EXERCISE BRIEF: The complete listing should be restated exactly.

RECORDED INFORMATION:
_ _ _ _

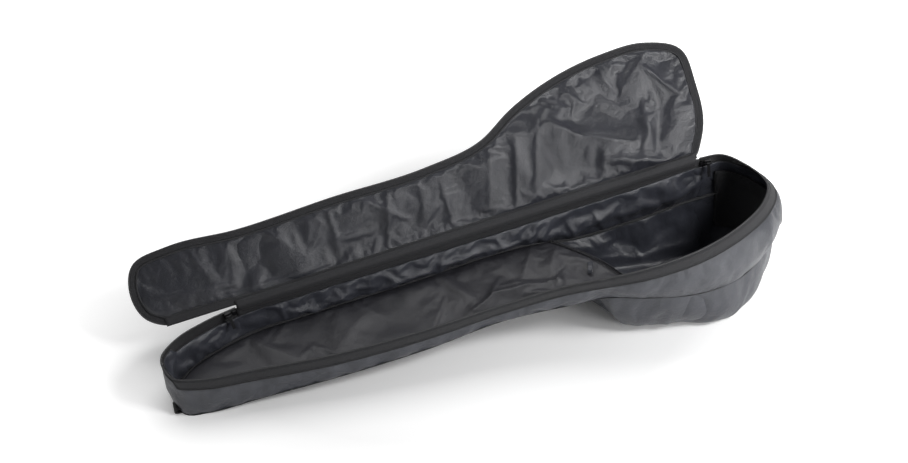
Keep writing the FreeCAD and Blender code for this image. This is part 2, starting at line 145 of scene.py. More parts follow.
# The lid's outline: u and reach.
LID = [(1.050, 0.004), (1.078, 0.054), (1.090, 0.132), (1.085, 0.208), (1.022, 0.238),
       (0.931, 0.240), (0.823, 0.222), (0.732, 0.189), (0.664, 0.151), (0.553, 0.134),
       (0.379, 0.133), (0.197, 0.129), (0.073, 0.137), (0.006, 0.124), (-0.011, 0.073),
       (0.002, 0.026), (0.034, 0.004)]

SPACING = 0.006
# Points between two stations before a curve is spaced evenly.
SAMPLES = 60
TAPE_WIDTH = 0.021
TAPE_THICK = 0.0014
LID_TAPE = 0.013


def travel_of(line):
    """Distance travelled along a line at each of its points."""
    return np.concatenate([[0], np.cumsum(np.linalg.norm(np.diff(line, axis=0), axis=1))])


def sampled(line, travel, wanted):
    """The points of a line at the wanted distances along it."""
    return np.stack([np.interp(wanted, travel, line[:, k]) for k in range(line.shape[1])], axis=1)


def run_of(path, closed=False):
    """Unit directions along a line."""
    run = np.roll(path, -1, axis=0) - np.roll(path, 1, axis=0) if closed else np.gradient(path, axis=0)
    return run / np.linalg.norm(run, axis=1, keepdims=True)


def flow(stations, spacing, closed):
    """Evenly spaced points on a smooth curve through the stations. Further columns ride along."""
    stations = np.asarray(stations, float)
    if closed:
        stations = np.vstack([stations[-1:], stations, stations[:2]])
    else:
        first = 2 * stations[:1] - stations[1:2]
        last = 2 * stations[-1:] - stations[-2:-1]
        stations = np.vstack([first, stations, last])
    gaps = np.linalg.norm(np.diff(stations[:, :2], axis=0), axis=1)
    rises = np.diff(stations, axis=0) / gaps[:, None]
    before, after = gaps[:-1, None], gaps[1:, None]
    slopes = (rises[:-1] * after + rises[1:] * before) / (before + after)
    t = np.linspace(0, 1, SAMPLES, endpoint=False)[:, None]
    runs = []
    for i in range(1, len(stations) - 2):
        gap = gaps[i]
        start, end = stations[i], stations[i + 1]
        runs.append(start * (2 * t**3 - 3 * t**2 + 1) + end * (3 * t**2 - 2 * t**3)
                    + gap * slopes[i - 1] * (t**3 - 2 * t**2 + t) + gap * slopes[i] * (t**3 - t**2))
    dense = np.vstack(runs + [stations[-2:-1]])
    travel = travel_of(dense[:, :2])
    count = max(4, round(travel[-1] / spacing))
    wanted = np.linspace(0, travel[-1], count + 1)
    return sampled(dense, travel, wanted[:-1] if closed else wanted)


def side_of(points, closed):
    """Unit vectors in plan, square to a curve and on its right-hand side."""
    run = run_of(points[:, :2], closed)
    return np.stack([run[:, 1], -run[:, 0]], axis=1)


RIM = flow(BAND, SPACING, closed=True)
RIM_SIDE = side_of(RIM, closed=True)
HINGE_COLUMN = int(np.argmin(np.hypot(RIM[:, 0] - HINGE_END, RIM[:, 1])))
LID_EDGE = flow(LID, SPACING, closed=False)


def wall(share, inset, lift=0.0):
    """The ring of points at a share of the wall's height, moved inwards and its foot lifted."""
    out = RIM[:, 3] * 4 * share * (1 - share) + RIM[:, 4] * share - inset
    plan = RIM[:, :2] + RIM_SIDE * out[:, None]
    w = RIM[:, 2] * (1 - share) - (RIM[:, 5] - lift) * share
    return np.column_stack([plan, w])


# ---------------------------------------------------------------- meshes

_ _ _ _

WRITTEN REPLY:
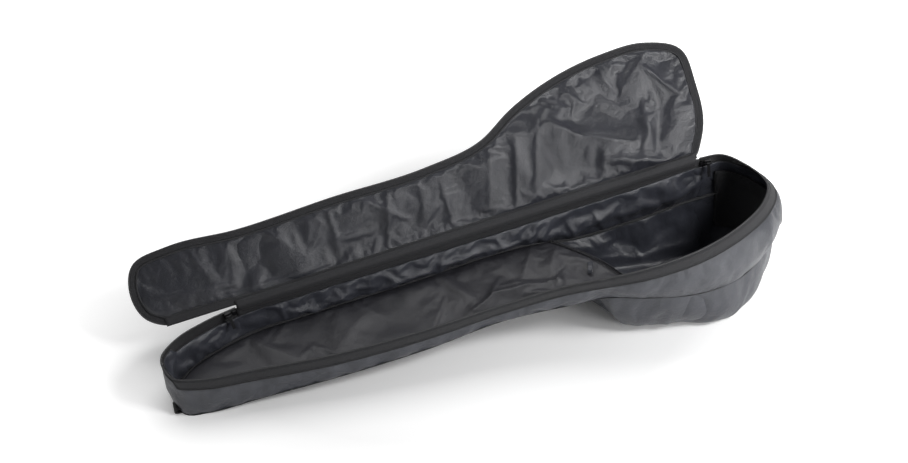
Keep writing the FreeCAD and Blender code for this image. This is part 2, starting at line 145 of scene.py. More parts follow.
# The lid's outline: u and reach.
LID = [(1.050, 0.004), (1.078, 0.054), (1.090, 0.132), (1.085, 0.208), (1.022, 0.238),
       (0.931, 0.240), (0.823, 0.222), (0.732, 0.189), (0.664, 0.151), (0.553, 0.134),
       (0.379, 0.133), (0.197, 0.129), (0.073, 0.137), (0.006, 0.124), (-0.011, 0.073),
       (0.002, 0.026), (0.034, 0.004)]

SPACING = 0.006
# Points between two stations before a curve is spaced evenly.
SAMPLES = 60
TAPE_WIDTH = 0.021
TAPE_THICK = 0.0014
LID_TAPE = 0.013


def travel_of(line):
    """Distance travelled along a line at each of its points."""
    return np.concatenate([[0], np.cumsum(np.linalg.norm(np.diff(line, axis=0), axis=1))])


def sampled(line, travel, wanted):
    """The points of a line at the wanted distances along it."""
    return np.stack([np.interp(wanted, travel, line[:, k]) for k in range(line.shape[1])], axis=1)


def run_of(path, closed=False):
    """Unit directions along a line."""
    run = np.roll(path, -1, axis=0) - np.roll(path, 1, axis=0) if closed else np.gradient(path, axis=0)
    return run / np.linalg.norm(run, axis=1, keepdims=True)


def flow(stations, spacing, closed):
    """Evenly spaced points on a smooth curve through the stations. Further columns ride along."""
    stations = np.asarray(stations, float)
    if closed:
        stations = np.vstack([stations[-1:], stations, stations[:2]])
    else:
        first = 2 * stations[:1] - stations[1:2]
        last = 2 * stations[-1:] - stations[-2:-1]
        stations = np.vstack([first, stations, last])
    gaps = np.linalg.norm(np.diff(stations[:, :2], axis=0), axis=1)
    rises = np.diff(stations, axis=0) / gaps[:, None]
    before, after = gaps[:-1, None], gaps[1:, None]
    slopes = (rises[:-1] * after + rises[1:] * before) / (before + after)
    t = np.linspace(0, 1, SAMPLES, endpoint=False)[:, None]
    runs = []
    for i in range(1, len(stations) - 2):
        gap = gaps[i]
        start, end = stations[i], stations[i + 1]
        runs.append(start * (2 * t**3 - 3 * t**2 + 1) + end * (3 * t**2 - 2 * t**3)
                    + gap * slopes[i - 1] * (t**3 - 2 * t**2 + t) + gap * slopes[i] * (t**3 - t**2))
    dense = np.vstack(runs + [stations[-2:-1]])
    travel = travel_of(dense[:, :2])
    count = max(4, round(travel[-1] / spacing))
    wanted = np.linspace(0, travel[-1], count + 1)
    return sampled(dense, travel, wanted[:-1] if closed else wanted)


def side_of(points, closed):
    """Unit vectors in plan, square to a curve and on its right-hand side."""
    run = run_of(points[:, :2], closed)
    return np.stack([run[:, 1], -run[:, 0]], axis=1)


RIM = flow(BAND, SPACING, closed=True)
RIM_SIDE = side_of(RIM, closed=True)
HINGE_COLUMN = int(np.argmin(np.hypot(RIM[:, 0] - HINGE_END, RIM[:, 1])))
LID_EDGE = flow(LID, SPACING, closed=False)


def wall(share, inset, lift=0.0):
    """The ring of points at a share of the wall's height, moved inwards and its foot lifted."""
    out = RIM[:, 3] * 4 * share * (1 - share) + RIM[:, 4] * share - inset
    plan = RIM[:, :2] + RIM_SIDE * out[:, None]
    w = RIM[:, 2] * (1 - share) - (RIM[:, 5] - lift) * share
    return np.column_stack([plan, w])


# ---------------------------------------------------------------- meshes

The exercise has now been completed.